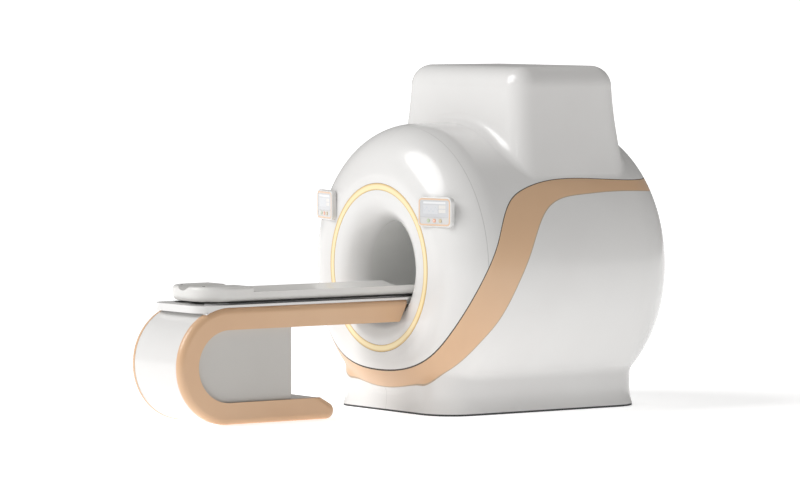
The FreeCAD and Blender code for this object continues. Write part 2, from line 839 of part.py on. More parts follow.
for side, hand in ((-1, "left"), (1, "right")):
    half_w = d.panel_width / 2
    half_h = d.panel_height / 2
    block, block_pad = face_block(f"housing_block_{hand}", half_w, half_h, d.panel_corner,
                                  PANEL_FRONT + d.panel_depth, d.panel_depth)
    rounded(block, block_pad, d.panel_round, lambda p: near(p.y, PANEL_FRONT.number))
    foot, _ = face_block(f"housing_foot_{hand}", half_w - d.foot_inset, half_h - d.foot_inset,
                         d.panel_corner, PANEL_FRONT + d.foot_depth, d.foot_depth - d.panel_depth / 2)
    pocket_w = half_w - d.bezel_margin
    pocket_h = half_h - d.bezel_margin
    pocket_corner = d.panel_corner - d.bezel_margin
    pocket, _ = face_block(f"housing_pocket_{hand}", pocket_w, pocket_h, pocket_corner,
                           PANEL_FRONT + POCKET, POCKET + 1)
    for part in (block, foot, pocket):
        panel_part(part, side)
    piece(cut(f"panel_housing_{hand}", fuse(f"housing_{hand}", block, foot), pocket, gantry_surface))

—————

What is expected: Restate the listing in full, word for word.

Answer to this exercise:
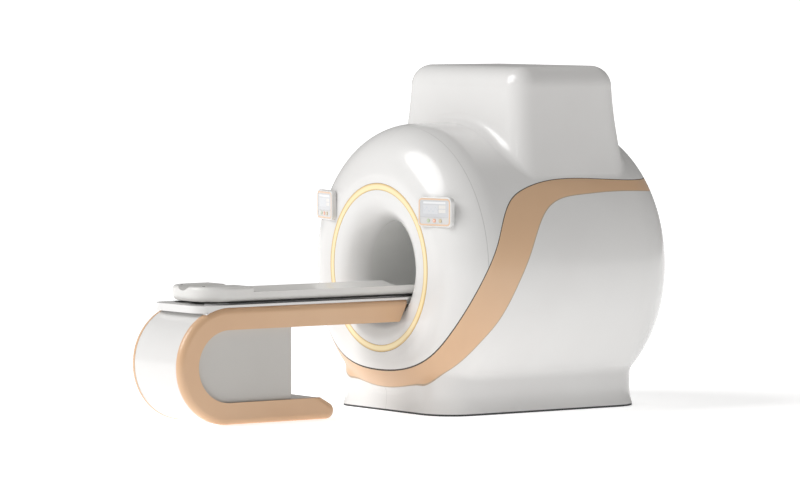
The FreeCAD and Blender code for this object continues. Write part 2, from line 839 of part.py on. More parts follow.
for side, hand in ((-1, "left"), (1, "right")):
    half_w = d.panel_width / 2
    half_h = d.panel_height / 2
    block, block_pad = face_block(f"housing_block_{hand}", half_w, half_h, d.panel_corner,
                                  PANEL_FRONT + d.panel_depth, d.panel_depth)
    rounded(block, block_pad, d.panel_round, lambda p: near(p.y, PANEL_FRONT.number))
    foot, _ = face_block(f"housing_foot_{hand}", half_w - d.foot_inset, half_h - d.foot_inset,
                         d.panel_corner, PANEL_FRONT + d.foot_depth, d.foot_depth - d.panel_depth / 2)
    pocket_w = half_w - d.bezel_margin
    pocket_h = half_h - d.bezel_margin
    pocket_corner = d.panel_corner - d.bezel_margin
    pocket, _ = face_block(f"housing_pocket_{hand}", pocket_w, pocket_h, pocket_corner,
                           PANEL_FRONT + POCKET, POCKET + 1)
    for part in (block, foot, pocket):
        panel_part(part, side)
    piece(cut(f"panel_housing_{hand}", fuse(f"housing_{hand}", block, foot), pocket, gantry_surface))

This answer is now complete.